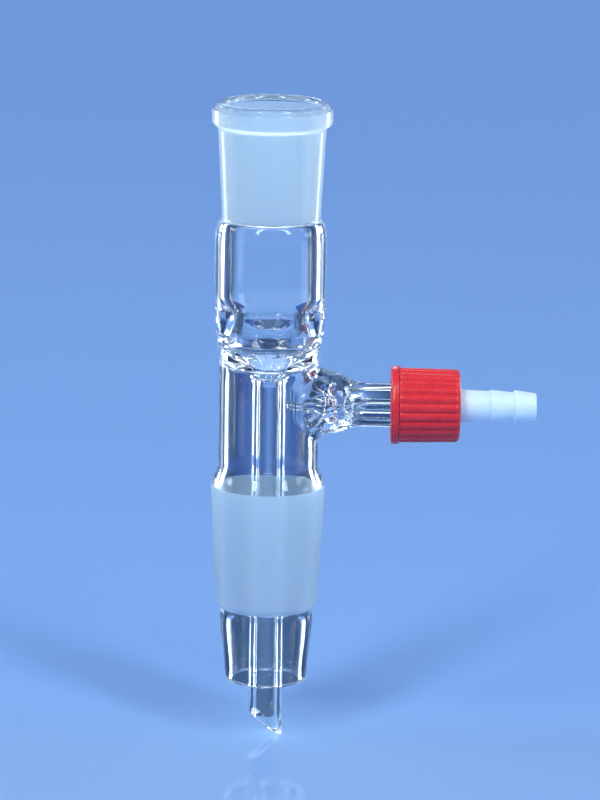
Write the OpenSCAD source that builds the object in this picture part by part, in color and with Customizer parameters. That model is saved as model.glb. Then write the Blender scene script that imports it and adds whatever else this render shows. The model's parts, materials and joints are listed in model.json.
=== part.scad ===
// Receiver adapter: a straight glass adapter with a ground socket above, a ground cone
// below, a drip tube through its middle and a side arm with a screw cap and a hose barb.
// The origin is the centre of the cone's large end. +Z runs up the adapter's axis and
// +X runs out along the side arm.

/* [Ground cone] */
// Diameter of the cone at its large end
cone_d = 29.2; // [28:0.1:36]
// Length of the cone
cone_len = 31.2; // [24:1:40]
// Taper of both ground joints, diameter over length
joint_taper = 0.1; // [0.08:0.01:0.12]
// Wall of the cone
cone_wall = 2.7; // [2:0.1:3]

/* [Ground socket] */
// Bore of the socket at its mouth
socket_d = 24; // [20:0.1:27]
// Length of the socket
socket_len = 29.9; // [24:1:36]
// Wall of the socket
socket_wall = 2.05; // [1.6:0.05:2.4]
// Outer diameter of the band round the mouth
rim_d = 30.6; // [29.5:0.1:34]
// Height of the band and the lip together
rim_h = 5.3; // [4:0.1:8]
// Radius of the rounded lip on top of the band
lip_r = 1.15; // [0.8:0.05:1.3]

/* [Glass body] */
// Height of the socket's small end above the cone's large end
body_h = 69; // [58:0.1:90]
// Outer diameter of the chamber below the socket
chamber_d = 28.4; // [28:0.1:32]
// Wall of the chamber
chamber_wall = 2.3; // [1.8:0.1:2.8]
// Outer diameter of the body below the ring seal
body_d = 25.8; // [24:0.1:27]
// Wall of the body below the ring seal
body_wall = 2.5; // [1.8:0.1:3]

/* [Ring seal and drip tube] */
// Height at which the ring seal's floor meets the wall
seal_z = 37.2; // [32:0.1:44]
// How far the wall swells into the chamber's bore above the floor
throat_in = 1.85; // [1:0.05:3]
// Slope of the floor towards the drip tube, degrees
seal_slope = 33; // [15:1:40]
// Outer diameter of the drip tube
drip_d = 8.8; // [7.2:0.1:10]
// Wall of the drip tube
drip_wall = 1.9; // [1.2:0.1:2.2]
// How far the drip tube's tip lies below the end of the extension
drip_out = 15.2; // [8:0.1:25]
// Angle of the bevel that cuts the drip tube, degrees
bevel_angle = 37.3; // [20:0.1:50]

/* [Extension below the cone] */
// Length of the clear extension
ext_len = 20.5; // [15:0.1:30]
// Outer diameter under the cone
ext_top_d = 23.9; // [22.5:0.1:25]
// Outer diameter at the open end
ext_end_d = 21.3; // [20.5:0.1:22]
// Wall of the extension at its open end
ext_wall = 2.1; // [1.5:0.1:2.4]

/* [Side arm] */
// Height of the arm's axis
arm_z = 21.3; // [17:0.1:23]
// Outer diameter of the arm
arm_d = 11.2; // [10:0.1:12]
// Wall of the arm
arm_wall = 1.7; // [1.2:0.1:2]
// Outer diameter of the bead where the arm is sealed to the body
bead_d = 14.4; // [13:0.1:16]
// Distance from the adapter's axis to the glass rim of the thread
arm_reach = 43.2; // [40:0.1:60]
// Outer diameter of the screw thread
thread_d = 14; // [13.2:0.1:16.8]
// Length of the screw thread
thread_len = 8; // [5:0.1:8.4]
// Outer diameter of the jet tube inside the arm
jet_d = 3.8; // [3:0.1:4.2]
// Bore of the jet tube
jet_bore = 1.6; // [1:0.1:2]
// How far the jet's axis lies below the arm's axis
jet_drop = 0.5; // [0:0.1:0.8]

/* [Screw cap] */
// Length of the cap
cap_len = 17.6; // [15:0.1:21]
// Wall of the cap between its ribs, next to the flange
cap_wall = 2.05; // [1.6:0.05:3]
// How much narrower the cap is at its far end, on the radius
cap_draft = 0.35; // [0:0.05:0.4]
// How far the flange stands out over the ribs
flange_out = 0.55; // [0.3:0.1:2]
// Thickness of the flange
flange_t = 2; // [1.2:0.1:3]
// Number of ribs
ribs = 24; // [16:1:26]
// Height of the ribs
rib_h = 0.45; // [0.3:0.05:0.6]
// Thickness of the cap's end wall
cap_end_t = 2.1; // [1.5:0.1:3]
// Radius of the rounded edge at the far end
cap_edge_r = 1.2; // [0.5:0.1:1.4]
// Clearance of the cap over the thread, on the radius
thread_gap = 0.15; // [0.1:0.05:0.3]

/* [Hose connector and sealing ring] */
// Bore of the connector
hose_bore = 5; // [4:0.1:5.4]
// Diameter of the connector's shank next to the cap
shank_d = 8.45; // [8:0.05:9]
// Diameter over the barbs
barb_d = 8.5; // [8.2:0.05:9.4]
// Diameter at the connector's tip
tip_d = 7; // [6.6:0.1:7.4]
// Length of the shank from the cap to the first barb
shank_len = 7.4; // [5:0.1:12]
// Length of each barb
barb_len = 6.05; // [4:0.05:8]
// Number of barbs
barbs = 2; // [1:1:4]
// Thickness of the connector's flange
foot_t = 1.6; // [1:0.1:2.5]
// Thickness of the sealing ring
ring_t = 1.8; // [1:0.1:3]
// Clearance of the connector in the cap's hole, on the radius
hole_gap = 0.5; // [0.2:0.05:0.8]
// Clearance of the sealing ring on the connector's spigot, on the radius
ring_gap = 0.1; // [0.05:0.05:0.2]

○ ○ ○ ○

• **WHAT IS NEEDED**: Return each line of the data exactly as written above.

• **THE RESPONSE**:
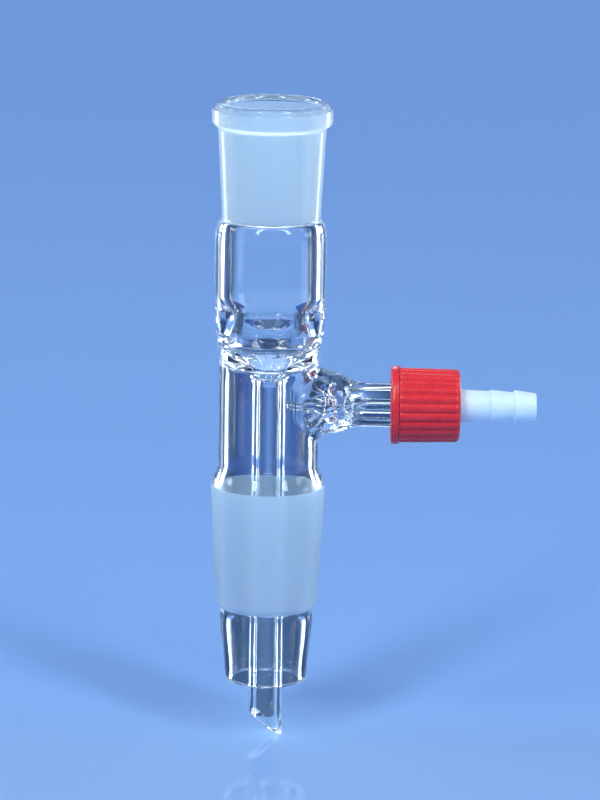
Write the OpenSCAD source that builds the object in this picture part by part, in color and with Customizer parameters. That model is saved as model.glb. Then write the Blender scene script that imports it and adds whatever else this render shows. The model's parts, materials and joints are listed in model.json.
=== part.scad ===
// Receiver adapter: a straight glass adapter with a ground socket above, a ground cone
// below, a drip tube through its middle and a side arm with a screw cap and a hose barb.
// The origin is the centre of the cone's large end. +Z runs up the adapter's axis and
// +X runs out along the side arm.

/* [Ground cone] */
// Diameter of the cone at its large end
cone_d = 29.2; // [28:0.1:36]
// Length of the cone
cone_len = 31.2; // [24:1:40]
// Taper of both ground joints, diameter over length
joint_taper = 0.1; // [0.08:0.01:0.12]
// Wall of the cone
cone_wall = 2.7; // [2:0.1:3]

/* [Ground socket] */
// Bore of the socket at its mouth
socket_d = 24; // [20:0.1:27]
// Length of the socket
socket_len = 29.9; // [24:1:36]
// Wall of the socket
socket_wall = 2.05; // [1.6:0.05:2.4]
// Outer diameter of the band round the mouth
rim_d = 30.6; // [29.5:0.1:34]
// Height of the band and the lip together
rim_h = 5.3; // [4:0.1:8]
// Radius of the rounded lip on top of the band
lip_r = 1.15; // [0.8:0.05:1.3]

/* [Glass body] */
// Height of the socket's small end above the cone's large end
body_h = 69; // [58:0.1:90]
// Outer diameter of the chamber below the socket
chamber_d = 28.4; // [28:0.1:32]
// Wall of the chamber
chamber_wall = 2.3; // [1.8:0.1:2.8]
// Outer diameter of the body below the ring seal
body_d = 25.8; // [24:0.1:27]
// Wall of the body below the ring seal
body_wall = 2.5; // [1.8:0.1:3]

/* [Ring seal and drip tube] */
// Height at which the ring seal's floor meets the wall
seal_z = 37.2; // [32:0.1:44]
// How far the wall swells into the chamber's bore above the floor
throat_in = 1.85; // [1:0.05:3]
// Slope of the floor towards the drip tube, degrees
seal_slope = 33; // [15:1:40]
// Outer diameter of the drip tube
drip_d = 8.8; // [7.2:0.1:10]
// Wall of the drip tube
drip_wall = 1.9; // [1.2:0.1:2.2]
// How far the drip tube's tip lies below the end of the extension
drip_out = 15.2; // [8:0.1:25]
// Angle of the bevel that cuts the drip tube, degrees
bevel_angle = 37.3; // [20:0.1:50]

/* [Extension below the cone] */
// Length of the clear extension
ext_len = 20.5; // [15:0.1:30]
// Outer diameter under the cone
ext_top_d = 23.9; // [22.5:0.1:25]
// Outer diameter at the open end
ext_end_d = 21.3; // [20.5:0.1:22]
// Wall of the extension at its open end
ext_wall = 2.1; // [1.5:0.1:2.4]

/* [Side arm] */
// Height of the arm's axis
arm_z = 21.3; // [17:0.1:23]
// Outer diameter of the arm
arm_d = 11.2; // [10:0.1:12]
// Wall of the arm
arm_wall = 1.7; // [1.2:0.1:2]
// Outer diameter of the bead where the arm is sealed to the body
bead_d = 14.4; // [13:0.1:16]
// Distance from the adapter's axis to the glass rim of the thread
arm_reach = 43.2; // [40:0.1:60]
// Outer diameter of the screw thread
thread_d = 14; // [13.2:0.1:16.8]
// Length of the screw thread
thread_len = 8; // [5:0.1:8.4]
// Outer diameter of the jet tube inside the arm
jet_d = 3.8; // [3:0.1:4.2]
// Bore of the jet tube
jet_bore = 1.6; // [1:0.1:2]
// How far the jet's axis lies below the arm's axis
jet_drop = 0.5; // [0:0.1:0.8]

/* [Screw cap] */
// Length of the cap
cap_len = 17.6; // [15:0.1:21]
// Wall of the cap between its ribs, next to the flange
cap_wall = 2.05; // [1.6:0.05:3]
// How much narrower the cap is at its far end, on the radius
cap_draft = 0.35; // [0:0.05:0.4]
// How far the flange stands out over the ribs
flange_out = 0.55; // [0.3:0.1:2]
// Thickness of the flange
flange_t = 2; // [1.2:0.1:3]
// Number of ribs
ribs = 24; // [16:1:26]
// Height of the ribs
rib_h = 0.45; // [0.3:0.05:0.6]
// Thickness of the cap's end wall
cap_end_t = 2.1; // [1.5:0.1:3]
// Radius of the rounded edge at the far end
cap_edge_r = 1.2; // [0.5:0.1:1.4]
// Clearance of the cap over the thread, on the radius
thread_gap = 0.15; // [0.1:0.05:0.3]

/* [Hose connector and sealing ring] */
// Bore of the connector
hose_bore = 5; // [4:0.1:5.4]
// Diameter of the connector's shank next to the cap
shank_d = 8.45; // [8:0.05:9]
// Diameter over the barbs
barb_d = 8.5; // [8.2:0.05:9.4]
// Diameter at the connector's tip
tip_d = 7; // [6.6:0.1:7.4]
// Length of the shank from the cap to the first barb
shank_len = 7.4; // [5:0.1:12]
// Length of each barb
barb_len = 6.05; // [4:0.05:8]
// Number of barbs
barbs = 2; // [1:1:4]
// Thickness of the connector's flange
foot_t = 1.6; // [1:0.1:2.5]
// Thickness of the sealing ring
ring_t = 1.8; // [1:0.1:3]
// Clearance of the connector in the cap's hole, on the radius
hole_gap = 0.5; // [0.2:0.05:0.8]
// Clearance of the sealing ring on the connector's spigot, on the radius
ring_gap = 0.1; // [0.05:0.05:0.2]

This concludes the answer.